§ Aim
Check each line of the data for "this" and select those that have it.

§ Provided data
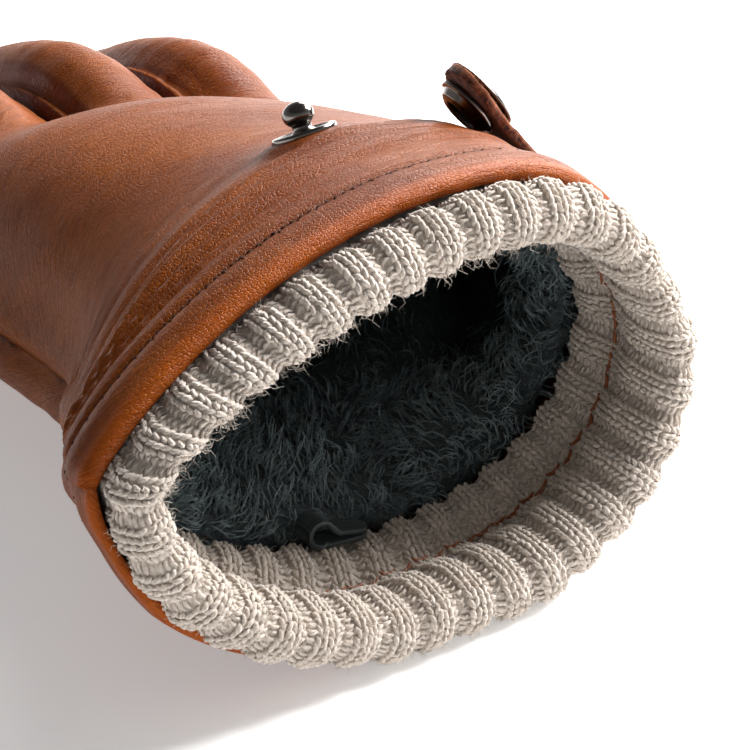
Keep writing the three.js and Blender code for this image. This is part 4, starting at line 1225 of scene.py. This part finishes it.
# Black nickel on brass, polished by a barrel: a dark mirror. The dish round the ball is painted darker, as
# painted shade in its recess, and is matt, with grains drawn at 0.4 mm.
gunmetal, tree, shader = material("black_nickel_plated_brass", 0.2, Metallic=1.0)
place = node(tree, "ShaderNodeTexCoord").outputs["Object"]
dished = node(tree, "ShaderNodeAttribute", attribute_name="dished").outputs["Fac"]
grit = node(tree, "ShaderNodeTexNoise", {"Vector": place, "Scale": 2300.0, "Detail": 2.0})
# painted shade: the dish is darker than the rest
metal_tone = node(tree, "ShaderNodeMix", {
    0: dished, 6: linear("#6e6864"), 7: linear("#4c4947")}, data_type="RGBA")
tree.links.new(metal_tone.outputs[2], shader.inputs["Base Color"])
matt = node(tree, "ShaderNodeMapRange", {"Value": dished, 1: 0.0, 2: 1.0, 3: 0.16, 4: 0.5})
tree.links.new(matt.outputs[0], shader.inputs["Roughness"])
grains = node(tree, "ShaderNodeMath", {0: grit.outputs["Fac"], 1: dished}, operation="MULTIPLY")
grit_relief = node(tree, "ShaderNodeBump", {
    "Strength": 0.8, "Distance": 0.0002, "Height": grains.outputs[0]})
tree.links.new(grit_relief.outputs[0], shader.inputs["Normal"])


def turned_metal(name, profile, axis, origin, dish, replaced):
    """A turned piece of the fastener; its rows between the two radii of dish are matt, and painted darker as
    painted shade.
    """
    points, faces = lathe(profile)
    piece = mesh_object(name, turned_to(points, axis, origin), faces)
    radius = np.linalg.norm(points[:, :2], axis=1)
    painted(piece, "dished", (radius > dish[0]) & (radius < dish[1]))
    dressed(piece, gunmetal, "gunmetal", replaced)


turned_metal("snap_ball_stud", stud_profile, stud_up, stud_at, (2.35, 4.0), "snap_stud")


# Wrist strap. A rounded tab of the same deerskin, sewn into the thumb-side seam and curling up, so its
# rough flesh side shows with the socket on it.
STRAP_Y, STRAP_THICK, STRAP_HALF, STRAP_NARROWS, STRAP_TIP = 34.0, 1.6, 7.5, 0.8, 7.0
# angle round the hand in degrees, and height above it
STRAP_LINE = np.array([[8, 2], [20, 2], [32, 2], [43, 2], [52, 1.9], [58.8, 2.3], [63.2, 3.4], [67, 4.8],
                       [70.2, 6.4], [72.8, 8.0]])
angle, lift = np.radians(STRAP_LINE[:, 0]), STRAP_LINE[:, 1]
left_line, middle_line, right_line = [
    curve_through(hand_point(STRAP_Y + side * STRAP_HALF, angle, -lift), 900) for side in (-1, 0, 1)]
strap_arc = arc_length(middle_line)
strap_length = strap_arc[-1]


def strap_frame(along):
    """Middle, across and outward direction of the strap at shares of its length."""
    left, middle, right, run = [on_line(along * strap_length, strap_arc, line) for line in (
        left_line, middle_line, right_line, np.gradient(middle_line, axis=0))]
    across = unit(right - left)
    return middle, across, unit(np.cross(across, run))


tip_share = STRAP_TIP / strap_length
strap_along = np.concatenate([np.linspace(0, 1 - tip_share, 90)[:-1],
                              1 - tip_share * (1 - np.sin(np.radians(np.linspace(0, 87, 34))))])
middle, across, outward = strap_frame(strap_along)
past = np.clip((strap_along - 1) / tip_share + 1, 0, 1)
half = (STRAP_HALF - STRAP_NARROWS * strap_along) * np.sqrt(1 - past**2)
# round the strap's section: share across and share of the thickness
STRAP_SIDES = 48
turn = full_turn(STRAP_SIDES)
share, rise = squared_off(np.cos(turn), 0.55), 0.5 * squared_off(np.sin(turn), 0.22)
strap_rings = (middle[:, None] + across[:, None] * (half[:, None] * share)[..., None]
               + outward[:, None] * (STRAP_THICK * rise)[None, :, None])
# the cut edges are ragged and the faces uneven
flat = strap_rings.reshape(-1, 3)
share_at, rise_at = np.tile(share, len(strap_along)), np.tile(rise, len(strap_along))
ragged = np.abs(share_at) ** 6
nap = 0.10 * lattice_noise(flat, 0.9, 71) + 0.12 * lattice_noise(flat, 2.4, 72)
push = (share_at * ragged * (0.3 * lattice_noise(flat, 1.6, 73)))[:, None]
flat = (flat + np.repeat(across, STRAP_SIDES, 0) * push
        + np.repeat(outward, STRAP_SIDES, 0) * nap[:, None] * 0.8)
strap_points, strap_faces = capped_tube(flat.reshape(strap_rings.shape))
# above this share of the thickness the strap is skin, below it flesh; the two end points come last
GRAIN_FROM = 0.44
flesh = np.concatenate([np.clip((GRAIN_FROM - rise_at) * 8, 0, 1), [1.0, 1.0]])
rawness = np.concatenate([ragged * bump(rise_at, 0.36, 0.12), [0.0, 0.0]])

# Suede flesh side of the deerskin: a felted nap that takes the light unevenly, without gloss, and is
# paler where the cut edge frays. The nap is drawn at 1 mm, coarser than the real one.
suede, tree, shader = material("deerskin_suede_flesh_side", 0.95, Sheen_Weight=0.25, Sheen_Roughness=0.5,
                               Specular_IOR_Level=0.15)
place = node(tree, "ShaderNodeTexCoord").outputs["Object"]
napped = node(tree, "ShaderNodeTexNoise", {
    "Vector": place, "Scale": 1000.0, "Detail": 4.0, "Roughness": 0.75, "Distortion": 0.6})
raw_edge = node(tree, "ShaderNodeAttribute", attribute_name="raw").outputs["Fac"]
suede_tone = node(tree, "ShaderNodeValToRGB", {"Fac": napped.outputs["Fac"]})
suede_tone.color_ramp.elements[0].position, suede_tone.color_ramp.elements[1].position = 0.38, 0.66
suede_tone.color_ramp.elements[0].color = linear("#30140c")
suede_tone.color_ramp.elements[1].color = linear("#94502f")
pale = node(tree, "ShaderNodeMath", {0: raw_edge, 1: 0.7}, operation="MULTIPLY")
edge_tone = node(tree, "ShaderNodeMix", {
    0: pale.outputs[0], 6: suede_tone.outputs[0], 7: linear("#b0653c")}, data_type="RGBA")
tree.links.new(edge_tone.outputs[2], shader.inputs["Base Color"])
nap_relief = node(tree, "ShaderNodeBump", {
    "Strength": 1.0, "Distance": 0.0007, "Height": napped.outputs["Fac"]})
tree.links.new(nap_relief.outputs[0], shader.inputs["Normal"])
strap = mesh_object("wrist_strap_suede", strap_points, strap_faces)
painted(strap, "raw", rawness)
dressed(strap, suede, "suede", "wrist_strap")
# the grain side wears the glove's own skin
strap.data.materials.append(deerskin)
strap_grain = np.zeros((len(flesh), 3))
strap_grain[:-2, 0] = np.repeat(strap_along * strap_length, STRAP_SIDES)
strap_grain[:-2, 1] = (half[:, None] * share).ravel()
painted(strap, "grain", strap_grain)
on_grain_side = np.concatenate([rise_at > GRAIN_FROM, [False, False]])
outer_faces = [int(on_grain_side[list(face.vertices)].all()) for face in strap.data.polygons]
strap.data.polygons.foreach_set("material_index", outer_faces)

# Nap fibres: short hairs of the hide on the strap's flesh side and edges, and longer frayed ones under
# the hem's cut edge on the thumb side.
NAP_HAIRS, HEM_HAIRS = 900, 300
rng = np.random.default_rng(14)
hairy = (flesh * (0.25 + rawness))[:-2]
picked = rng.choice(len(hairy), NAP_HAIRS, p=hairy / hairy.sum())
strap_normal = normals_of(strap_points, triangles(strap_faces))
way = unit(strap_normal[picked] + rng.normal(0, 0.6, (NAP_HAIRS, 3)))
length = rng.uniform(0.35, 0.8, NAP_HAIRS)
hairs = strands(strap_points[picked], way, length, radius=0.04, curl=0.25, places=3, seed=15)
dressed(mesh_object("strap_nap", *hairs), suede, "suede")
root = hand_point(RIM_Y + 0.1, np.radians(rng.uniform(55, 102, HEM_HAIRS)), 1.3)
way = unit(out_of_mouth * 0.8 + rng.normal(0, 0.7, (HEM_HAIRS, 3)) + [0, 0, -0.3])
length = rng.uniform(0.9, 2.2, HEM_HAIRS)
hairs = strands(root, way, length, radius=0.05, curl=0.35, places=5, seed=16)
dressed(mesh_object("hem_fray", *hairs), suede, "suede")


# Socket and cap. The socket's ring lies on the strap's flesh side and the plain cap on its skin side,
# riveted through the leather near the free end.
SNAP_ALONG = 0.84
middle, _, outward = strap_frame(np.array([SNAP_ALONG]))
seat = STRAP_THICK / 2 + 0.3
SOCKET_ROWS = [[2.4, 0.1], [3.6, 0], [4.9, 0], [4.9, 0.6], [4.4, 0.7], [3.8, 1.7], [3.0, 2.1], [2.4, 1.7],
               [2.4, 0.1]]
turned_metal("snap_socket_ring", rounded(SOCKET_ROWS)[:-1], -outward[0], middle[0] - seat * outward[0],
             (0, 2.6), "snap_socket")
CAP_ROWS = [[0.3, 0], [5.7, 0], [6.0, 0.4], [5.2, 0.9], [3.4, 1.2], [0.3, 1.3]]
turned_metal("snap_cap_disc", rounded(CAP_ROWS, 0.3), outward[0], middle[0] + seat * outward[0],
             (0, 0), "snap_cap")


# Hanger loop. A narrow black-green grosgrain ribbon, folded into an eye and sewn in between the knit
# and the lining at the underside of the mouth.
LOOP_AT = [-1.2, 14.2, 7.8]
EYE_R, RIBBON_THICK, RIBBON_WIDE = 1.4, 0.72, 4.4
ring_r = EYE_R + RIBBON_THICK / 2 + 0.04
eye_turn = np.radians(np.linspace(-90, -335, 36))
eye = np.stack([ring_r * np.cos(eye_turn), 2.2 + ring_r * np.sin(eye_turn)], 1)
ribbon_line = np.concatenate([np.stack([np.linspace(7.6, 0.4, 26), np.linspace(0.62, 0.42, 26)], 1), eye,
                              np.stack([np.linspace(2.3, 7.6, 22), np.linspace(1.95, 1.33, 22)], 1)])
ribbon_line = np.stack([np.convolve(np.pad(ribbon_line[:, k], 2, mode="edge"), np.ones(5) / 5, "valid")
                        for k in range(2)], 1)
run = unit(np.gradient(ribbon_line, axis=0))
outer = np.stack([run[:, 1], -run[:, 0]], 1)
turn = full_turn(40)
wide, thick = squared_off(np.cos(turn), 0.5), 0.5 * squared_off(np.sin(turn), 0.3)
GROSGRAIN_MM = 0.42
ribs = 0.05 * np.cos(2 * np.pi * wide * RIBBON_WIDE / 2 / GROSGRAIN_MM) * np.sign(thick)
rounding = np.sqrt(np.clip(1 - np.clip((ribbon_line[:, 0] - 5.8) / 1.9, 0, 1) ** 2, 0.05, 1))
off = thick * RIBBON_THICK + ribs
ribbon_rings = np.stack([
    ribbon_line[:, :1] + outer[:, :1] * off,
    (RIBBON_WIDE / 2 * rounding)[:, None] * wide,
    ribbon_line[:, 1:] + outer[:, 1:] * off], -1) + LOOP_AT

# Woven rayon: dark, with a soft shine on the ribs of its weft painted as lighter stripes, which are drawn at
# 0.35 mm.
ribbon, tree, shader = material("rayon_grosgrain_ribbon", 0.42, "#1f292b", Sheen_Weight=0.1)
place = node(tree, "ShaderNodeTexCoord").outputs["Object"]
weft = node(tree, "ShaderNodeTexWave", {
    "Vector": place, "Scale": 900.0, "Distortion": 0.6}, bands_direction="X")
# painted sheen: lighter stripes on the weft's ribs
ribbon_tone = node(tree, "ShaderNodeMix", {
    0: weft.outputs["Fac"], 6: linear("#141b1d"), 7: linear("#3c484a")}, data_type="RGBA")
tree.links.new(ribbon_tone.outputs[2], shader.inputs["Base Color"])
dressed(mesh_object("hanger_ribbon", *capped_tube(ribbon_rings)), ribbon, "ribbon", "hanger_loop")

§ Answer to the task
Keep writing the three.js and Blender code for this image. This is part 4, starting at line 1225 of scene.py. This part finishes it.
# above this share of the thickness the strap is skin, below it flesh; the two end points come last